For the value and derivative functions, that is going to be more difficult, as they need to return full matrices that hold references to the original data (not copies). Using a Map with strides, it should be easy enough for the values. For derivatives in adjoint mode, that's more tricky and it might need other tricks / proxies to return an Eigen matrix of references into the XAD derivatives vector.

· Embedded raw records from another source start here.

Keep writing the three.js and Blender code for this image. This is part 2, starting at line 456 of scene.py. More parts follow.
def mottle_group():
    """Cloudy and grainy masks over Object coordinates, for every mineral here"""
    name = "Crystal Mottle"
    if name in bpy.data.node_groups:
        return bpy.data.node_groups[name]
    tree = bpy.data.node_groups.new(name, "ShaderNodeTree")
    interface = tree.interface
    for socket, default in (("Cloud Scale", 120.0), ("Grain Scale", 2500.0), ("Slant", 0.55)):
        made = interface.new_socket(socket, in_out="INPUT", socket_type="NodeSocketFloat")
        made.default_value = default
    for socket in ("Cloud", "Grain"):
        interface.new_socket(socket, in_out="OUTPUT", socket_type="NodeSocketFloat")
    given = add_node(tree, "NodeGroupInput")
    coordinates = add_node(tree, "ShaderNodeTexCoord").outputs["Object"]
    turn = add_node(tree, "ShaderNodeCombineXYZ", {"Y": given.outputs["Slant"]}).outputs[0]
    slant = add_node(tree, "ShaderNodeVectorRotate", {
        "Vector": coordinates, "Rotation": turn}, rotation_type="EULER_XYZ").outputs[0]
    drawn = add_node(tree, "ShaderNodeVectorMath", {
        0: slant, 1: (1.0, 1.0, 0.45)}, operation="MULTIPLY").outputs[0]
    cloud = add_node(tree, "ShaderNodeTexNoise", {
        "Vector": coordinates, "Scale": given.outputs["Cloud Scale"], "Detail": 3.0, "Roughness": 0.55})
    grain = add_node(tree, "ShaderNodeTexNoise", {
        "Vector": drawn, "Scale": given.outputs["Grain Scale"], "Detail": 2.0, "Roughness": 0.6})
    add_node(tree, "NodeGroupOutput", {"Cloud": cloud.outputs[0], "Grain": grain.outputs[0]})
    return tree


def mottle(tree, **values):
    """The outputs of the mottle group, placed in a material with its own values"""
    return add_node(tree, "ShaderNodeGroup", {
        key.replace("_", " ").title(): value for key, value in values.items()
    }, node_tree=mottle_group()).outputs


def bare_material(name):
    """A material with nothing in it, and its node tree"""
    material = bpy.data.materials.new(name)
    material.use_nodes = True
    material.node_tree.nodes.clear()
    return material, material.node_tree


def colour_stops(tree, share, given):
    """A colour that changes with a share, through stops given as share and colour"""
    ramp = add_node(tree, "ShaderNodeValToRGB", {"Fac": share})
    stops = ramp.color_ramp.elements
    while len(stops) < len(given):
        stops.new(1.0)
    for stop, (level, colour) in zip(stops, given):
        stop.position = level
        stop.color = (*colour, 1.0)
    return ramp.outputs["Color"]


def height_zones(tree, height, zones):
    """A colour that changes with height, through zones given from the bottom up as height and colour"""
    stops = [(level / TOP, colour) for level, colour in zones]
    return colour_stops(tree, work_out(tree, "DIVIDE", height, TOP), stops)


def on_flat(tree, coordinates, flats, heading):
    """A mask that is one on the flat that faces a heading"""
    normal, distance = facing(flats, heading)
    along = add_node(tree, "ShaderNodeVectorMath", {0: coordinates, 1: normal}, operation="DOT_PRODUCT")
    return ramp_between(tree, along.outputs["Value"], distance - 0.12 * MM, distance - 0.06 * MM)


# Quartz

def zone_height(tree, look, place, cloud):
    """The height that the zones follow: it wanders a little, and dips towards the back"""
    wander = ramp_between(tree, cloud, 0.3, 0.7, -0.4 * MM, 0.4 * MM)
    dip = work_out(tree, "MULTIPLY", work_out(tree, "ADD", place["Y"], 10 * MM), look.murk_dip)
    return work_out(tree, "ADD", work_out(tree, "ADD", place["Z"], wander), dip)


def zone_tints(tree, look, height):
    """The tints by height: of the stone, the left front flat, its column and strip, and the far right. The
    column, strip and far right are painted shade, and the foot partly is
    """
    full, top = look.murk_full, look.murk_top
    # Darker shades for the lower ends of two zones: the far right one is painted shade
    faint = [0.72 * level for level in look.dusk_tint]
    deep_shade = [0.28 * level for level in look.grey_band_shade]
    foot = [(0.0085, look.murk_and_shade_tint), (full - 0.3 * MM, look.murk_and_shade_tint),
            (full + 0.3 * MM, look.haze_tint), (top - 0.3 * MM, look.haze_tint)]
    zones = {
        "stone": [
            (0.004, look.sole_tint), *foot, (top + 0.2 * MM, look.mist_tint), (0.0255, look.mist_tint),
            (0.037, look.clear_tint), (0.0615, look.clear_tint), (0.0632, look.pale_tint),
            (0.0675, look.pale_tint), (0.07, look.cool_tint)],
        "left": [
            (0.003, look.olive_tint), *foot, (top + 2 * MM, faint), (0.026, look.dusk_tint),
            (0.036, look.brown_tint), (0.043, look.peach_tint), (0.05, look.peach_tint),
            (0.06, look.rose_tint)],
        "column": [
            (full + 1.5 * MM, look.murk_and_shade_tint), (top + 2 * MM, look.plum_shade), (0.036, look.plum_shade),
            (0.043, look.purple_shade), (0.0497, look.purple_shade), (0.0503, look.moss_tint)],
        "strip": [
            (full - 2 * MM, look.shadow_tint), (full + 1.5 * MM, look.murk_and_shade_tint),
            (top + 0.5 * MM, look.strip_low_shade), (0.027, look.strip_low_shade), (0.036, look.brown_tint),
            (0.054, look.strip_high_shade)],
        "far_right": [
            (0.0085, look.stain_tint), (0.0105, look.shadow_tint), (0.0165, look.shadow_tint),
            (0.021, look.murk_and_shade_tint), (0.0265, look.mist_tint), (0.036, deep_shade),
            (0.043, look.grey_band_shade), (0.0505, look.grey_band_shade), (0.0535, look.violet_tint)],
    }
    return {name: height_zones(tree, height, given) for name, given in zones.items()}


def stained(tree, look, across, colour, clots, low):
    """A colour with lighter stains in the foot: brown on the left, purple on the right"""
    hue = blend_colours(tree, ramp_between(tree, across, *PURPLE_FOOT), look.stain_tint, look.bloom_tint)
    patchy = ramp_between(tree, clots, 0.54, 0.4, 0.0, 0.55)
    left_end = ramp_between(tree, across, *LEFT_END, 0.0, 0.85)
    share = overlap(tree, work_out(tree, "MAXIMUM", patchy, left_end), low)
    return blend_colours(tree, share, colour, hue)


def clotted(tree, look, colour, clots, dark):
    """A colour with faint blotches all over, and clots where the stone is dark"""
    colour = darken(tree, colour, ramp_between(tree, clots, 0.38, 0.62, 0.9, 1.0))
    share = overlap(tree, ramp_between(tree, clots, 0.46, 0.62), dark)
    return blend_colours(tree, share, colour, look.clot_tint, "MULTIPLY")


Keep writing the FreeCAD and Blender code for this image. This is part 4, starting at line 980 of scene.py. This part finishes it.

Did you try more complex matrix/vector operations than norm on the mapped type in your experiments? To make sure the expression templates create no issues...

[aia29]

As you said registerInputs and registerOutputs work "out of the box", while value and derivative required some workaround:

#include <XAD/XAD.hpp>
#include <Eigen/Dense>
#include <iostream>

int main() {
    // types for first-order adjoints in double precision
    using mode = xad::adj<double>;
    using Adouble = mode::active_type;
    using Tape = mode::tape_type;

    // variables
    typedef Eigen::Matrix<Adouble, Eigen::Dynamic, Eigen::Dynamic> MatrixType;
    MatrixType x(2, 2);
    x(0, 0) = 1.0;
    x(0, 1) = 1.5;
    x(1, 0) = 1.3;
    x(1, 1) = 1.2;
    // Adouble y;
    MatrixType y;

    // start taping
    Tape tape;
    tape.registerInputs(x.reshaped().begin(), x.reshaped().end());

    // Manual norm
    tape.newRecording();

    y = x.inverse();

    for(Adouble &yy : y.reshaped()) {
        tape.registerOutput(yy);
        derivative(yy) = 1.0;     // seed output adjoint
    }
    tape.computeAdjoints();  // roll-back tape

    for(Adouble &xx : x.reshaped()) {
        std::cout << "x      = " << value(xx) << "\n";
    }

    for(Adouble &yy : y.reshaped()) {
        std::cout << "y      = " << value(yy) << "\n";
    }

    std::cout << "Derivative of y = inv(x): \n";
    for(Adouble &xx : x.reshaped()) {
        std::cout << "dy/dx  = " << derivative(xx) << "\n";
    }
}

I was able to do norms, matmuls and inverse operations without much efforts. Although, I have not checked the computational efficiency of computing the derivative of the inverse operation. But, I did the numerical check and I got the same results from PyTorch, which is a good sign.